# Your objective
Count every line of the material that holds the string "bodies". Respond with the total only.

# Records to use
START

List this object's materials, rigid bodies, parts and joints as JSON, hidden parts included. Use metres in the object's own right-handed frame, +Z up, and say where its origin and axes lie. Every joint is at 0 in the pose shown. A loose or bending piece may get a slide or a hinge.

END
START

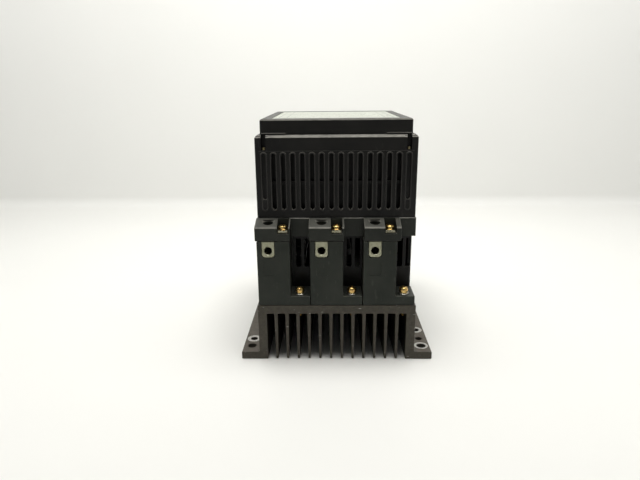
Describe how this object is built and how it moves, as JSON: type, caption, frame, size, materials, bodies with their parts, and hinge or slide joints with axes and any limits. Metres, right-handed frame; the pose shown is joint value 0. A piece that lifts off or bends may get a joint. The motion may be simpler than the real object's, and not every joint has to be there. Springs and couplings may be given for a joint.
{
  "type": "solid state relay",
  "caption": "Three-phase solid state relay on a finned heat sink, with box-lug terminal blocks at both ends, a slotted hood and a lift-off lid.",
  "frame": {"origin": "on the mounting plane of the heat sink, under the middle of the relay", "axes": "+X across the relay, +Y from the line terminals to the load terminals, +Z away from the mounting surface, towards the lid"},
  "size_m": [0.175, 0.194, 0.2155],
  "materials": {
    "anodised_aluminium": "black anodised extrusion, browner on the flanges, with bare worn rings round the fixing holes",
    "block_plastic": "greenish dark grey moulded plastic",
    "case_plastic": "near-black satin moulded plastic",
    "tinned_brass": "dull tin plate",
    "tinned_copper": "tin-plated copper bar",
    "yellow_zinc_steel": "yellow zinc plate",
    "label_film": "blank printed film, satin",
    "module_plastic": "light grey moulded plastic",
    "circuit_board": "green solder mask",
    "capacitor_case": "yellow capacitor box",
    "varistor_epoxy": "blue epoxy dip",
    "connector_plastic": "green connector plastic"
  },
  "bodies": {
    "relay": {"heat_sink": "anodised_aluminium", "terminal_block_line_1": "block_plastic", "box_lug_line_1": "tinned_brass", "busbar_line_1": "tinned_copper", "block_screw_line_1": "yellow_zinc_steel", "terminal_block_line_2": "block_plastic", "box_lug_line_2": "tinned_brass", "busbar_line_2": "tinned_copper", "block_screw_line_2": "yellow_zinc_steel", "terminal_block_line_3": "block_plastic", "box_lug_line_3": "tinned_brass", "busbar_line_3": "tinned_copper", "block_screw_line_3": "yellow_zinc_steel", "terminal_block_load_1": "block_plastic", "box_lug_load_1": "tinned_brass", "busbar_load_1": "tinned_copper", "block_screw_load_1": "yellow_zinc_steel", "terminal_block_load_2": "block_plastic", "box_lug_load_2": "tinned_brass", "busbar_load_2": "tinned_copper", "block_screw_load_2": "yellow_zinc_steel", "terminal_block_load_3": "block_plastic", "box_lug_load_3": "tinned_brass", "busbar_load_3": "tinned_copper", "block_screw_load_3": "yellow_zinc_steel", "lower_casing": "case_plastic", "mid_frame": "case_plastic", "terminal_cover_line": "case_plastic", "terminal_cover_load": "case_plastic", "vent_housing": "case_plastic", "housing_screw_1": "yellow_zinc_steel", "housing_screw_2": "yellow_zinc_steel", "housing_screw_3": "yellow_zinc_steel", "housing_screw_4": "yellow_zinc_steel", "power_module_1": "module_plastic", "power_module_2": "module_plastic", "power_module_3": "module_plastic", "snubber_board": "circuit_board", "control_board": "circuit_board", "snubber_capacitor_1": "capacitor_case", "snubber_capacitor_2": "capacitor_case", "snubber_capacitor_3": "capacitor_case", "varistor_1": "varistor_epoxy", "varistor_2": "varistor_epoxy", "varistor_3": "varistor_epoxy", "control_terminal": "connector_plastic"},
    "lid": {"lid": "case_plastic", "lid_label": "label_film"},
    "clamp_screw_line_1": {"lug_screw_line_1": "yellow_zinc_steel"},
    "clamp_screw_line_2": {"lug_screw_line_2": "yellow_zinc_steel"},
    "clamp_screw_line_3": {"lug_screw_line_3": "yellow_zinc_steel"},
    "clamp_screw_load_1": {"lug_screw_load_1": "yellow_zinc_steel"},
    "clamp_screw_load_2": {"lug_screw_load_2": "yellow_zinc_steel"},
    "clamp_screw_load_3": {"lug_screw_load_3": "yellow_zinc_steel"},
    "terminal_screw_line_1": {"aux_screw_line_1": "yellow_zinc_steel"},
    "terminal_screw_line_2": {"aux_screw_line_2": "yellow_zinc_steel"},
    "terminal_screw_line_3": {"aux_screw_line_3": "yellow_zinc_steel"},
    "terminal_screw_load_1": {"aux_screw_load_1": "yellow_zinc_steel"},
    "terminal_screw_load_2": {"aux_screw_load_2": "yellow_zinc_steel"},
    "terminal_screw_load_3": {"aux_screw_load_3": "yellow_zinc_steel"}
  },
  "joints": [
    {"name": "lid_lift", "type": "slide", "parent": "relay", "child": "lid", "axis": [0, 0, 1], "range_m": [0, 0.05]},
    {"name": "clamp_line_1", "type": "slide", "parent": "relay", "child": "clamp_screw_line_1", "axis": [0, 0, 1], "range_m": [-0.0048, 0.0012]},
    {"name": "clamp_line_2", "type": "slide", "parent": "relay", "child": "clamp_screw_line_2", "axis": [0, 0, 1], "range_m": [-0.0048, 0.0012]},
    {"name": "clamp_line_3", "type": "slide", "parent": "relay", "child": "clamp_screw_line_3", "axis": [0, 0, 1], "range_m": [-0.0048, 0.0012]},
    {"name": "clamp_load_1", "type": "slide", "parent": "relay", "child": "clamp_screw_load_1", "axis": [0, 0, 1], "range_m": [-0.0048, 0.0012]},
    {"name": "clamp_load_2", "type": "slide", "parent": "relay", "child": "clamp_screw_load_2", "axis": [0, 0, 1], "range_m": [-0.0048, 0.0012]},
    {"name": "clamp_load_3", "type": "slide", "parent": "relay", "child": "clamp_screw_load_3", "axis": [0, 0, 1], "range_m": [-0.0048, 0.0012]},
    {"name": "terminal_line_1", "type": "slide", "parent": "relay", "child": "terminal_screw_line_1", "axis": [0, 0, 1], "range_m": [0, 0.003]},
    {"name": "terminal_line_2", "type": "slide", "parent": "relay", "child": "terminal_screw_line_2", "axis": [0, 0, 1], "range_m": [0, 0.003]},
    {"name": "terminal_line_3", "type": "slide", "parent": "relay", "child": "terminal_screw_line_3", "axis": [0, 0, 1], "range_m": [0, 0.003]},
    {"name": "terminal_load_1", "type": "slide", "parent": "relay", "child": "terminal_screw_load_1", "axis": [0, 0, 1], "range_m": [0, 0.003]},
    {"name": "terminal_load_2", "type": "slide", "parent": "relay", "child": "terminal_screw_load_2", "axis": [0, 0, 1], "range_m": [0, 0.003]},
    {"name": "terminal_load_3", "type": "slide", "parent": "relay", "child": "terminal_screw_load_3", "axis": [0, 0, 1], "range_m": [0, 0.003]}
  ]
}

END

# Exercise solution
3